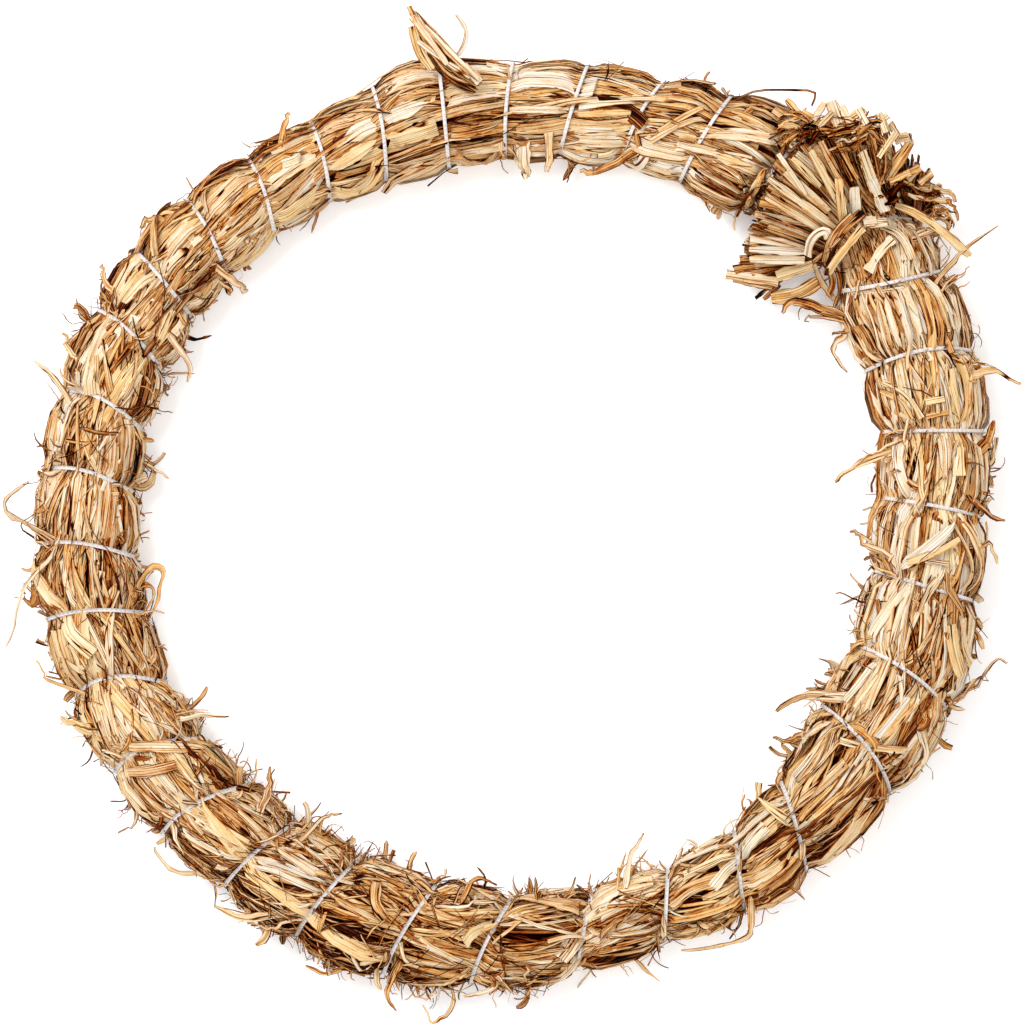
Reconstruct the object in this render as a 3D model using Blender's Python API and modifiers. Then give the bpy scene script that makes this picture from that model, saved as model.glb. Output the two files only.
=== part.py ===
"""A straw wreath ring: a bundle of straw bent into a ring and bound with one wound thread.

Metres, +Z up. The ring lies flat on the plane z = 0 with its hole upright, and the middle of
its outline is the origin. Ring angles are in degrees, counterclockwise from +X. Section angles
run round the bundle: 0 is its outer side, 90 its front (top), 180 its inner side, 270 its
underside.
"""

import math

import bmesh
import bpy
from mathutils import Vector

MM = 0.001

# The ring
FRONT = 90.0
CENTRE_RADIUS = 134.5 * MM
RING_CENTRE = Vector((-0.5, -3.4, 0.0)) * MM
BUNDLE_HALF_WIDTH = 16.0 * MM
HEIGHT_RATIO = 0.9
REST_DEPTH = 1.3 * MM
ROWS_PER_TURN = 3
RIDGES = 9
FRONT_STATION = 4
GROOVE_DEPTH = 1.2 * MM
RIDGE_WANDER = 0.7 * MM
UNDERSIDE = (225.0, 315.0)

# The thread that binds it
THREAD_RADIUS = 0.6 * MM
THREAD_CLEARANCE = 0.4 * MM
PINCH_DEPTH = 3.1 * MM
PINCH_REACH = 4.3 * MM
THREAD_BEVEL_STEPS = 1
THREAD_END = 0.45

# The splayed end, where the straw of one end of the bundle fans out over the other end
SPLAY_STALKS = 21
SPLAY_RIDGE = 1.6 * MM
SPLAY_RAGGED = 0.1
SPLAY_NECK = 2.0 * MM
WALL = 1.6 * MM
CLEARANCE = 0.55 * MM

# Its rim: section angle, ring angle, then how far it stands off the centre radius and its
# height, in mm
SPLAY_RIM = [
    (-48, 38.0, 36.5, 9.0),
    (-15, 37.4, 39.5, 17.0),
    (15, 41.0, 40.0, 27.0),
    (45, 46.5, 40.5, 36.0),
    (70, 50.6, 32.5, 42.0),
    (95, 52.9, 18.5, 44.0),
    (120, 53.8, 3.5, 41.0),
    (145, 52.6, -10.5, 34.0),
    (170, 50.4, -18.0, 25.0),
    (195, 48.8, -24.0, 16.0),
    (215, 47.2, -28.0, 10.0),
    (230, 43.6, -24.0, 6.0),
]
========
§ **GIVEN INSTRUCTION**:
Return nothing but the lines from the first line of the listing through the line with "THREAD_END = 0.45", please, keeping every one of them unchanged.

§ **SOLUTION FOR THIS PROBLEM**:
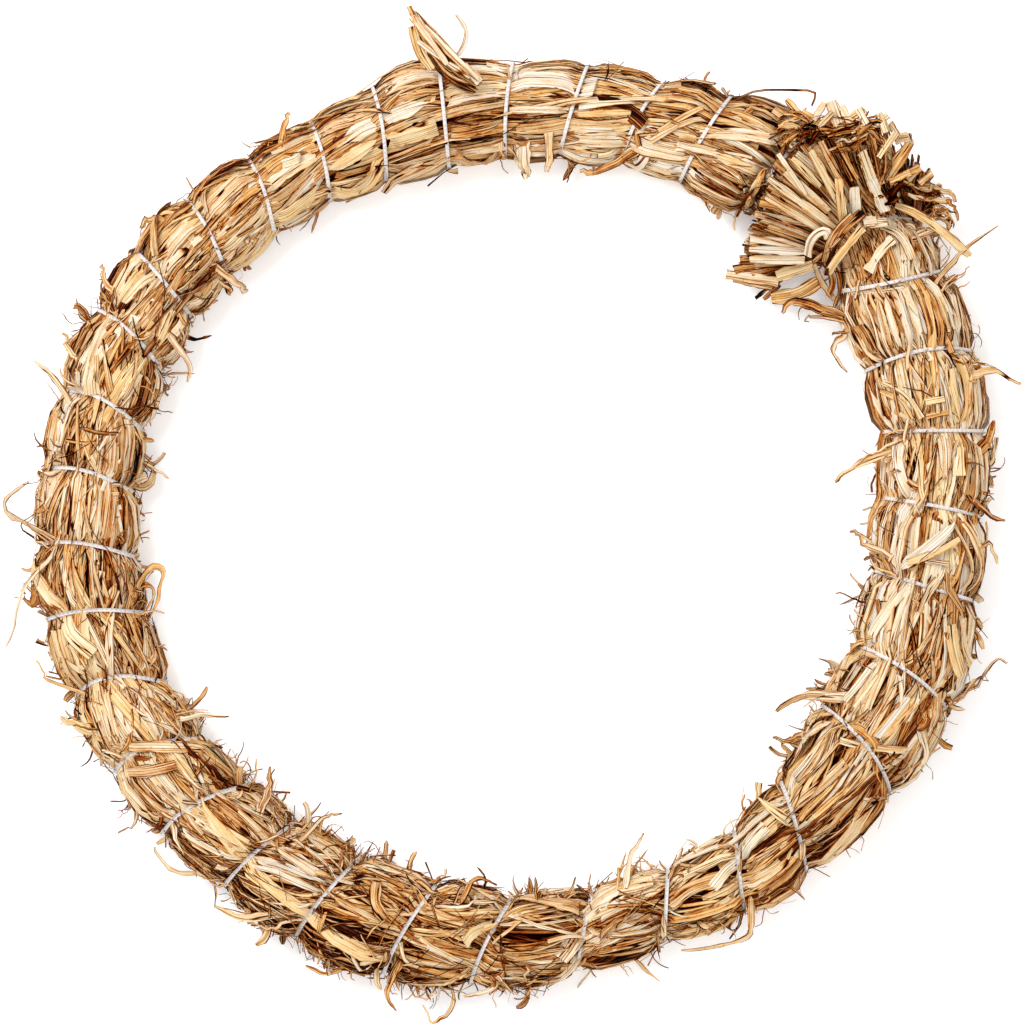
Reconstruct the object in this render as a 3D model using Blender's Python API and modifiers. Then give the bpy scene script that makes this picture from that model, saved as model.glb. Output the two files only.
=== part.py ===
"""A straw wreath ring: a bundle of straw bent into a ring and bound with one wound thread.

Metres, +Z up. The ring lies flat on the plane z = 0 with its hole upright, and the middle of
its outline is the origin. Ring angles are in degrees, counterclockwise from +X. Section angles
run round the bundle: 0 is its outer side, 90 its front (top), 180 its inner side, 270 its
underside.
"""

import math

import bmesh
import bpy
from mathutils import Vector

MM = 0.001

# The ring
FRONT = 90.0
CENTRE_RADIUS = 134.5 * MM
RING_CENTRE = Vector((-0.5, -3.4, 0.0)) * MM
BUNDLE_HALF_WIDTH = 16.0 * MM
HEIGHT_RATIO = 0.9
REST_DEPTH = 1.3 * MM
ROWS_PER_TURN = 3
RIDGES = 9
FRONT_STATION = 4
GROOVE_DEPTH = 1.2 * MM
RIDGE_WANDER = 0.7 * MM
UNDERSIDE = (225.0, 315.0)

# The thread that binds it
THREAD_RADIUS = 0.6 * MM
THREAD_CLEARANCE = 0.4 * MM
PINCH_DEPTH = 3.1 * MM
PINCH_REACH = 4.3 * MM
THREAD_BEVEL_STEPS = 1
THREAD_END = 0.45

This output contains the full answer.